Dr Mitchell came in every evening at 6 o'clock and I had to explain to him about my conversations with my husband during the day. There weren't many conversations. It was more tears than anything else."
"On the outside people were saying I was giving my husband such a hard time, I was acting like a spoiled child. But I knew that I was just needed rest and patience and time to adapt to all the roles that were required of me overnight."
Later, Diana would confess to several suicide attempts.
"IT JUST WENT ... BANG"
"Harry appeared by a miracle. Charles and I were very, very close to each other the six weeks before Harry was born. The closest we've ever, ever been and ever will have been," she says.
"I felt ghastly and didn't tell anyone because they would think I was whingeing.
"I put my arm on my husband and said 'darling I think I'm about to disappear', and slid down the side of him. My husband told me off. And told me I could have passed out quietly somewhere."
CONFRONTING CAMILLA
Invited to Camilla's sister's 40th birthday "where nobody expected me to turn up", a voice in Diana's head said "just go for the hell of it".
As they drove there, Charles asked relentlessly why she was coming.
Chatting with guests upstairs, she realised Camilla and Charles were absent.
She decided to go downstairs, "knowing what I'll find", despite warnings of "Diana, don't go down there".
"I said 'Camilla I'd love to have a word with you if possible".
"She looked uncomfortable, ducked her head.
"We sat down and I was terrified of her.
"I said 'Camilla I would just like you to know that I know exactly what's going on ... between you and Charles."
"Camilla said: "You've got everything you've ever wanted. All the men in the world fall in love with you. You've got two beautiful children, what more would you want?'.
"I'm sorry I'm in the way and I obviously am in the way and it must be hell for both of you. But I do know what's going on. Don't treat me like an idiot."
It took seven years to speak up and Diana felt a shift - "anger and jealousy still there but not so deathly as it had been before".
BEYOND SAVING
The May, 1992 release of Morton's book created a media firestorm, exposing the affairs of both Diana and Charles, and her suicidal unhappiness.
Leaked tapes of phone conversations between Charles and Camilla and Diana and her lovers did neither party any favours.
In December 1992, British Prime Minister John Major announced the couples "amicable separation".

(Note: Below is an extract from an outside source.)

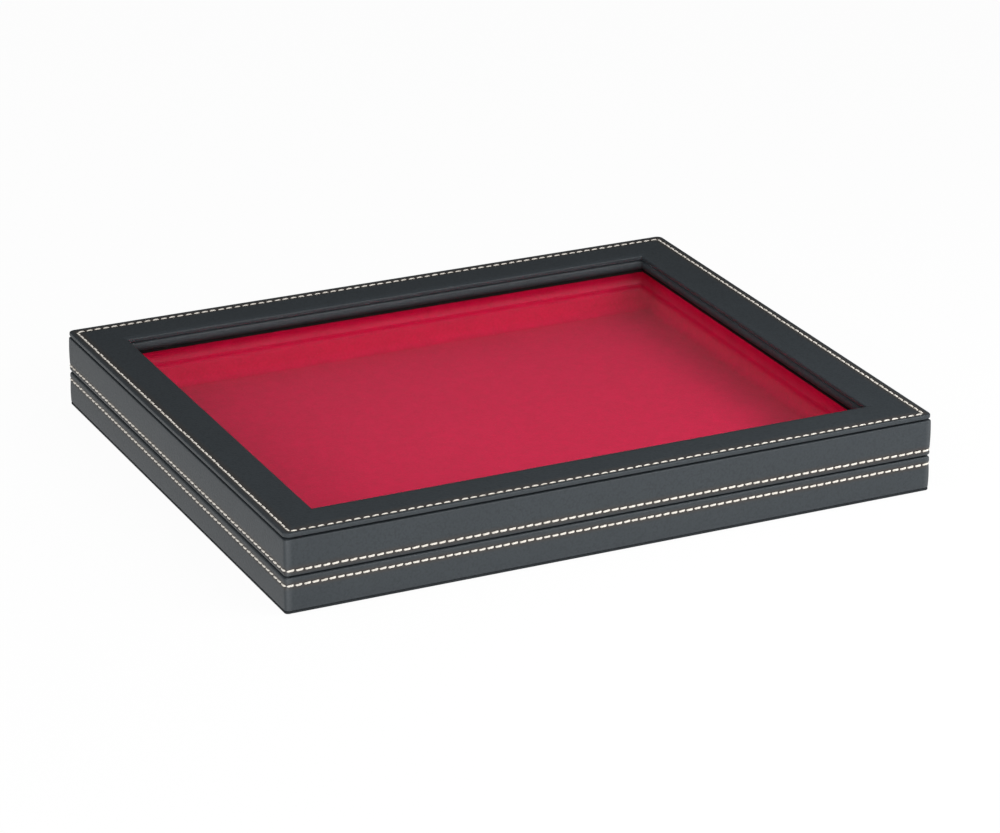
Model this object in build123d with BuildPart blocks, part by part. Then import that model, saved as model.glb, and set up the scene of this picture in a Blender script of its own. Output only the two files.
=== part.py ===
"""Coin display case: a stitched leatherette box with a windowed, hinged lid and a flocked tray.

The frame has +Z up, +X along the long side and -Y towards the front. The origin lies on the
table, under the middle of the box. The hinges are on the back, at +Y. All sizes are millimetres.
"""

import os

from build123d import *

os.makedirs("parts", exist_ok=True)

# ---------------------------------------------------------------- driving sizes
# Footprint and walls, shared by the base and the lid
case_length = 303.0
case_width = 252.0
corner_radius = 1.5  # upright corners of the leatherette bands
rail_thickness = 6.5  # fibreboard walls
wrap_thickness = 0.8  # leatherette and its foam on the outside of a wall
lip_thickness = 0.6  # leatherette turned over the edge of a wall
lip_radius = 0.9  # roll of the two lips that meet at the parting line
seam_radius = 0.5  # roll of a band at its other edge, by the sole or the top panel
lining_thickness = 0.4  # black velour on the inside of a wall

# Base, from the table upwards
sole_thickness = 1.0
sole_inset = 0.3  # the sole stands back from the outside of the box
base_board_thickness = 1.6
base_rail_height = 13.85
lining_step = 0.3  # the lining stops this far under the rim of the base
parting_gap = 0.2  # between the closed lips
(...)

In one of her last taped conversations for the Morton book in 1992, Diana was asked what she hoped would happen.
"If I was able to write my own script I would say that I hope my husband would go off with his lady and sort that out and leave me and the children to carry the Wales name through to the time when William ascends the throne," she said.
"And I'd be behind them all the way and I can do this job so much better on my own. I don't feel trapped."
She also ventured it might be "quite nice to go and do things like a weekend in Paris".
"I know one day if I play the game of life I will be able to have those things which I've always pined for," she said.
"And they'll be that much more special because I'll be that much older and be able to appreciate them that much more".